§ DESCRIPTION OF THE TASK:
Provide nothing beyond the count of lines that include the string "slide".

#### PROVIDED MATERIAL ####

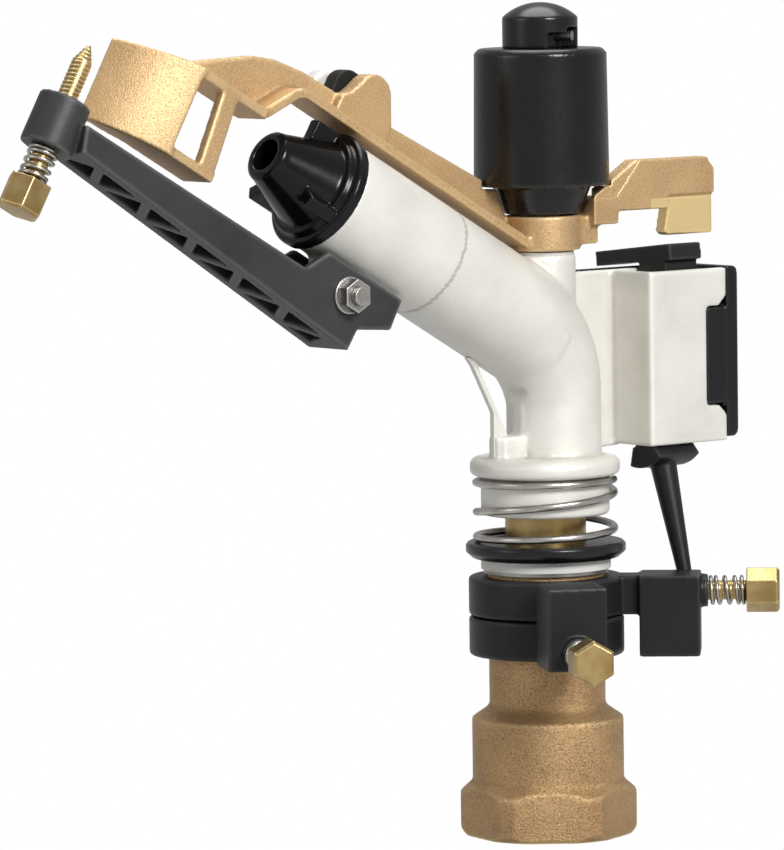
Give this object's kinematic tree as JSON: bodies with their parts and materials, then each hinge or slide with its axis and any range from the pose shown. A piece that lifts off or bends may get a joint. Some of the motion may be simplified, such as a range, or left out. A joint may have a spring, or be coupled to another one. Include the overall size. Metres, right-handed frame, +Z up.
{
  "type": "impulse sprinkler",
  "caption": "Part-circle impulse sprinkler with a sprung drive arm, trip collars and a jet-breaking screw, screwed onto a riser pipe to water an arc",
  "frame": {"origin": "centre of the inlet's thread mouth, on the inlet's bottom face", "axes": "+Z up along the riser and the turning axis; the barrel and its jet point towards -X and up; +X holds the trip housing; -Y is the side that the picture shows"},
  "size_m": [0.2118, 0.0728, 0.2017],
  "materials": {
    "cast_bronze": "sand-cast, matt",
    "cast_aluminium": "fine blasted casting",
    "machined_brass": "machined",
    "black_plastic": "moulded, satin",
    "gloss_black_plastic": "moulded, glossy",
    "white_plastic": "low-friction plastic",
    "stainless_steel": "drawn wire and turned steel",
    "rubber": "moulded"
  },
  "bodies": {
    "base": {"inlet_base": "cast_bronze"},
    "head": {"head_body": "cast_aluminium", "bearing_tube": "machined_brass", "bearing_seal": "rubber", "wear_washer": "stainless_steel", "thrust_washer": "white_plastic", "dust_washer": "black_plastic", "friction_spring": "stainless_steel", "fulcrum_pin": "stainless_steel", "spring_cover": "black_plastic", "cap_button": "black_plastic", "cross_pin": "stainless_steel", "arm_spring": "stainless_steel", "nozzle": "gloss_black_plastic", "nozzle_seal": "rubber", "stream_vane": "white_plastic", "stop_bumper": "rubber", "mechanism_cover": "black_plastic", "cover_screws": "stainless_steel", "lever_pin": "stainless_steel", "pawl_pin": "stainless_steel", "toggle_spring": "stainless_steel", "diffuser_arm": "black_plastic", "diffuser_bolt": "stainless_steel", "diffuser_nut": "stainless_steel", "diffuser_washers": "stainless_steel", "diffuser_screw_spring": "stainless_steel"},
    "drive_arm": {"drive_arm": "cast_bronze", "arm_bush": "machined_brass", "hub_washer": "white_plastic"},
    "trip_lever": {"trip_lever": "black_plastic"},
    "reversing_pawl": {"reversing_pawl": "black_plastic"},
    "upper_collar": {"upper_collar": "black_plastic", "upper_screw_spring": "stainless_steel"},
    "lower_collar": {"lower_collar": "black_plastic", "lower_screw_spring": "stainless_steel"},
    "upper_screw": {"upper_collar_screw": "machined_brass"},
    "lower_screw": {"lower_collar_screw": "machined_brass"},
    "diffuser_screw": {"diffuser_screw": "machined_brass"}
  },
  "joints": [
    {"name": "head_turn", "type": "hinge", "parent": "base", "child": "head", "pos_m": [0, 0, 0.064], "axis": [0, 0, 1], "range_deg": [0, 145]},
    {"name": "arm_swing", "type": "hinge", "parent": "head", "child": "drive_arm", "pos_m": [0, 0, 0.142], "axis": [0, 0, 1], "range_deg": [0, 100], "stiffness_Nm_per_rad": 0.06, "springref_deg": -68.75, "deforming": ["arm_spring"]},
    {"name": "lever_tilt", "type": "hinge", "parent": "head", "child": "trip_lever", "pos_m": [0.031, -0.0048, 0.1], "axis": [1, 0, 0], "range_deg": [0, 32], "deforming": ["toggle_spring"]},
    {"name": "pawl_tilt", "type": "hinge", "parent": "head", "child": "reversing_pawl", "pos_m": [0.03615, -0.0045, 0.131], "axis": [1, 0, 0], "range_deg": [0, 12.5]},
    {"name": "upper_collar_turn", "type": "hinge", "parent": "base", "child": "upper_collar", "pos_m": [0, 0, 0.0584], "axis": [0, 0, 1], "range_deg": [-30, 0]},
    {"name": "lower_collar_turn", "type": "hinge", "parent": "base", "child": "lower_collar", "pos_m": [0, 0, 0.0487], "axis": [0, 0, 1], "range_deg": [-55, 0]},
    {"name": "upper_screw_out", "type": "slide", "parent": "upper_collar", "child": "upper_screw", "axis": [0.7314, -0.682, 0], "range_m": [0, 0.003], "deforming": ["upper_screw_spring"]},
    {"name": "lower_screw_out", "type": "slide", "parent": "lower_collar", "child": "lower_screw", "axis": [-0.4848, -0.8746, 0], "range_m": [0, 0.003], "deforming": ["lower_screw_spring"]},
    {"name": "diffuser_screw_out", "type": "slide", "parent": "head", "child": "diffuser_screw", "axis": [-0.4955, 0, -0.8686], "range_m": [0, 0.006], "deforming": ["diffuser_screw_spring"]}
  ],
  "couplings": [
    {"joint": "pawl_tilt", "follows": "lever_tilt", "ratio": 0.39}
  ]
}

####

§ RESPONSE TO THIS TASK:
4